Backstage at a north country show, Neil Young and the band explain why politics are back onstage

July 28, 2006 1:36 PM ET

When Crosby, Stills, Nash & Young agreed to hit the road this year, Neil Young hadn't yet recorded his politically charged new album, Living With War. "The plan was go to go out and do what we normally do," Graham Nash says. "But Neil went from the initial concept of Living With War to handing the tape in to the record company in about fourteen days." Adds Stephen Stills: "Yeah, he does that shit all the time. It's devastatingly annoying. It's like, who can do that?"

With the new album -- and Young's undisputed anchoring of the reunited group -- it was clear the band would have to play more than the hits. And adding newer, rawer material to a repertoire of boomer favorites like "Teach Your Children" and "Our House" required trial and error. "We tried sprinkling my songs throughout the show, and that didn't work because they disturbed everything," Young says. "In the end, we put them all together and isolated the other ones. It took us two weeks to discover that was the way to do it."

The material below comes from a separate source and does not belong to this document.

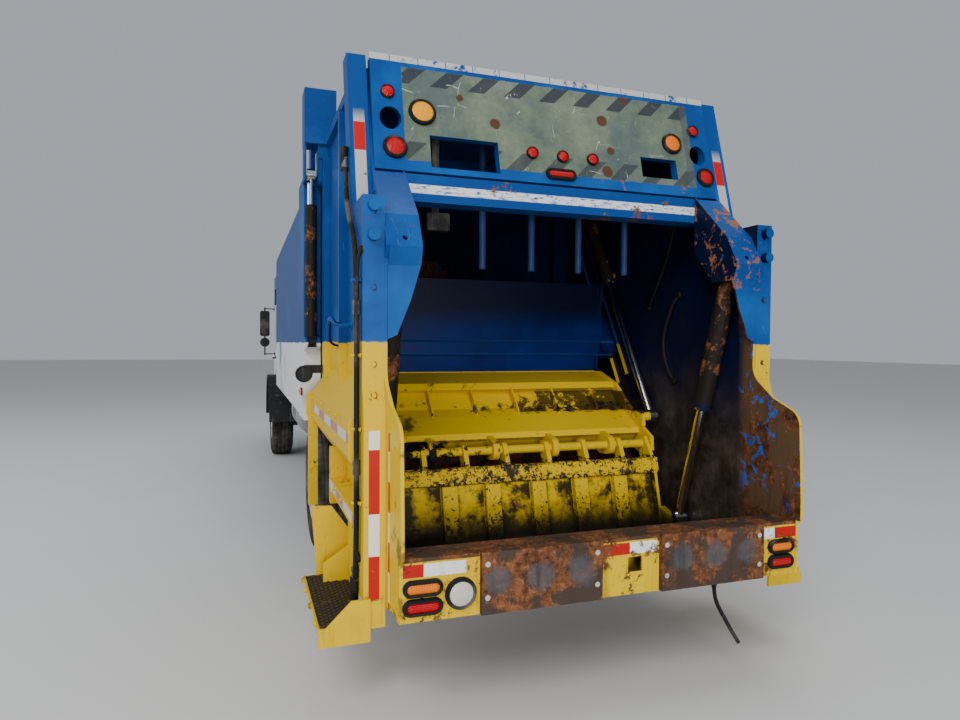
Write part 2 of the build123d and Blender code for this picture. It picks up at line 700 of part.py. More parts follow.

Towards the end of a stop in St. Paul, Minnesota, the band plays a somber, acoustic version of "Find the Cost of Freedom." Images of dead soldiers appear beside a tally of U.S. casualties in Iraq. It is the quietest -- and most powerful -- moment of the show. When they follow with "Let's Impeach the President," the entire audience sings along ("We're preaching to the choir," Stephen Stills says). Next is a trio of Vietnam-era protest tunes -- "For What It's Worth," "Chicago" and "Ohio" -- and a Crazy Horse style "Rockin' in the Free World," during which former Buffalo Springfield guitarists Stills and Young competing to outdo each other. By the end, nearly every string from Young's famous black Les Paul is torn.

As we approach the airport, Neil Young tells me he has no idea what the future holds. "Maybe at the end of the tour I'll have some idea," he says. "I really haven't thought about it. I just wait for it to happen. I've been off the road for two years -- the longest of my whole career. It pretty good to be back in the swing of things. We played a show last night, traveled, and I still have energy, so I'm grateful for that. I'm having great time doing this."